Responsibilities of AD banks
Under the 2026 Regulations, greater responsibility is placed on the AD banks based on their internal policies and assessment of the bona fides of each transaction. The 2026 Regulations direct the AD banks to formulate an internal policy and Standard Operating Procedure (“SOP”) for handling trade transactions and reporting them, which should at least encompass the following:
- List of documents, timelines, and charges for each process and approval.
- Extension of the time-period for export realisation and repatriation/ import payments.
- Adjustment (under, over and non-realisation) of export proceeds to be realised and repatriated.
- Advance receipts for exports and advance payments for imports.
- Delegation of powers for internal approvals for each process.

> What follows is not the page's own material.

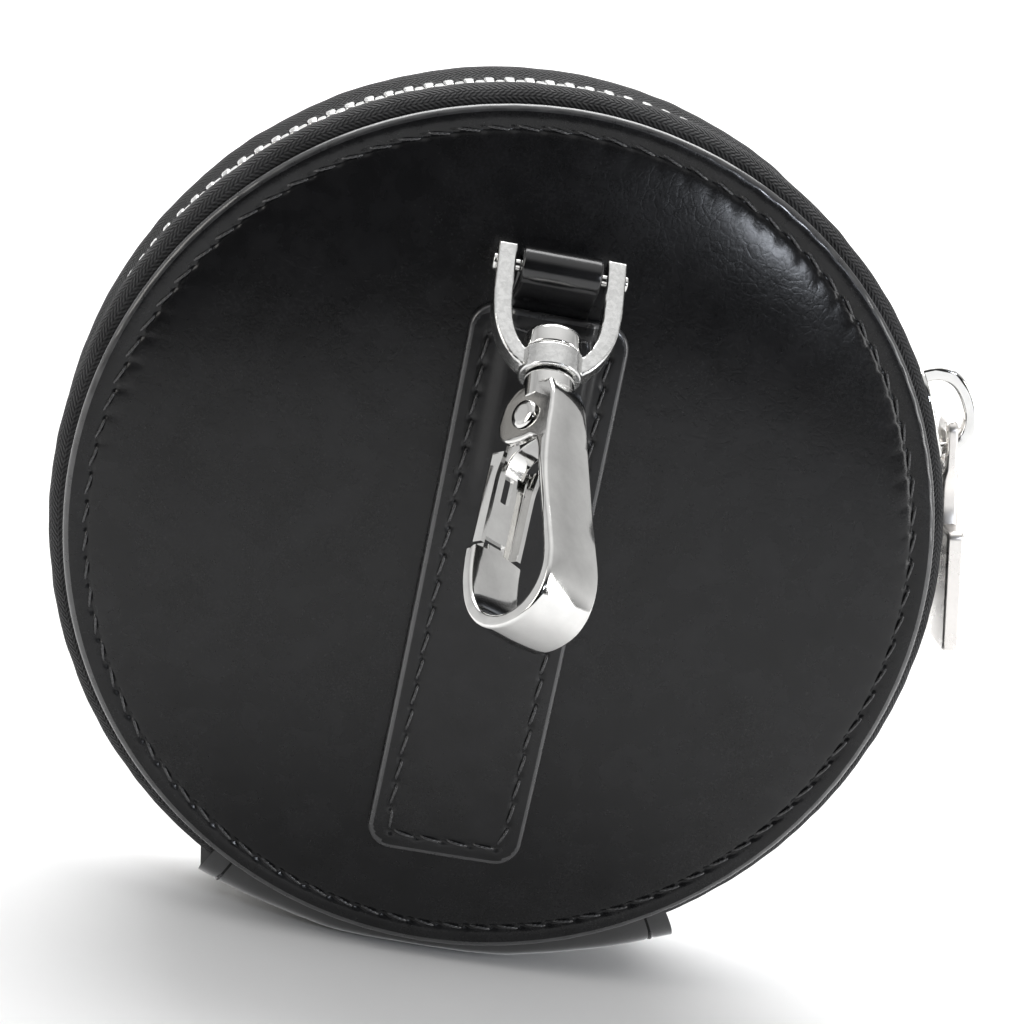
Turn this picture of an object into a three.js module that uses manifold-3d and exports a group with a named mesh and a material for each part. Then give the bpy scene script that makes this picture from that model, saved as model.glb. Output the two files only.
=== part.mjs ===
// Round zip coin purse with a strap patch, a hanging swivel clip and a hinged front half.
// Millimetres. +Z up, the front (patch side) faces -Y, X to the right. z = 0 is the flat under the base strip.
import * as THREE from "three";
import { mergeVertices } from "three/addons/utils/BufferGeometryUtils.js";
import Module from "manifold-3d";

const wasm = await Module();
wasm.setup();
const { Manifold, Mesh: SolidMesh } = wasm;

// ---- driving dimensions
const ZC = 52; // height of the disc's centre
const SEG = 48; // facets round the disc
const HALF_W = 12; // outer face of each rim from the middle
const LEATHER = 1.4;
const RIM_R = 50;
const SEAM_Y = 10.3; // outer face of the gusset's turned-in flange
const TAPE_T = 0.7;
const TAPE_END = 152; // degrees each way from the top
const TOOTH_PITCH = 2.6; // degrees
const TOOTH_W = 0.84;
const TOOTH_IN = 0.2; // how far a tooth passes the middle
const CHAIN_END = 147;
const BASE_END_X = 28.3;
const BASE_T = 1.3;
const PATCH_HALF = 9;
const PATCH_TOP = 27.9;
const PATCH_BOTTOM = -37.6;
const PATCH_T = 1.4;
const CLIP_X = -0.2;
const PIN_X = -0.9; // the loop hangs a little to the left of the patch's middle
const PIN = new THREE.Vector3(PIN_X, -19, ZC + 33);
const LEAN = THREE.MathUtils.degToRad(43); // the clip's lean away from the panel
const TWIST = THREE.MathUtils.degToRad(54); // the hook's turn in its swivel
const NECK = 13.8; // pin to the swivel's neck
const SLIDER_AT = THREE.MathUtils.degToRad(24.2); // above horizontal, on the right
const PULL_DIR = new THREE.Vector3(0.22, 0, -0.9755).normalize();

// ---- helpers
const V2 = (a, b) => new THREE.Vector2(a, b);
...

- Export factoring and import factoring.
In addition to this, AD banks must clearly delegate transaction approval responsibilities, establish a structured escalation mechanism for customer grievances, and set up an appeal mechanism for review at higher levels. They are also required to ensure that transaction‑related charges remain reasonable and proportionate. Further, AD banks are not permitted to impose any penalties for regulatory delays or compliance breaches.
Conclusion
Through the 2026 Regulations, the RBI aims to create a more business‑friendly environment and promote ease of doing business by allowing greater contractual flexibility and aligning the regulatory framework with evolving cross‑border trade dynamics. The RBI is reduced regulatory hurdles, which deter potential overseas trade collaborations, and is granting wider discretion to AD banks in trade‑related matters by allowing AD banks to tailor their own internal policies and SOPs to suit operational requirements. The 2026 Regulations are intended to boost cross-border trade and position India as a bigger market player in the global supply chain.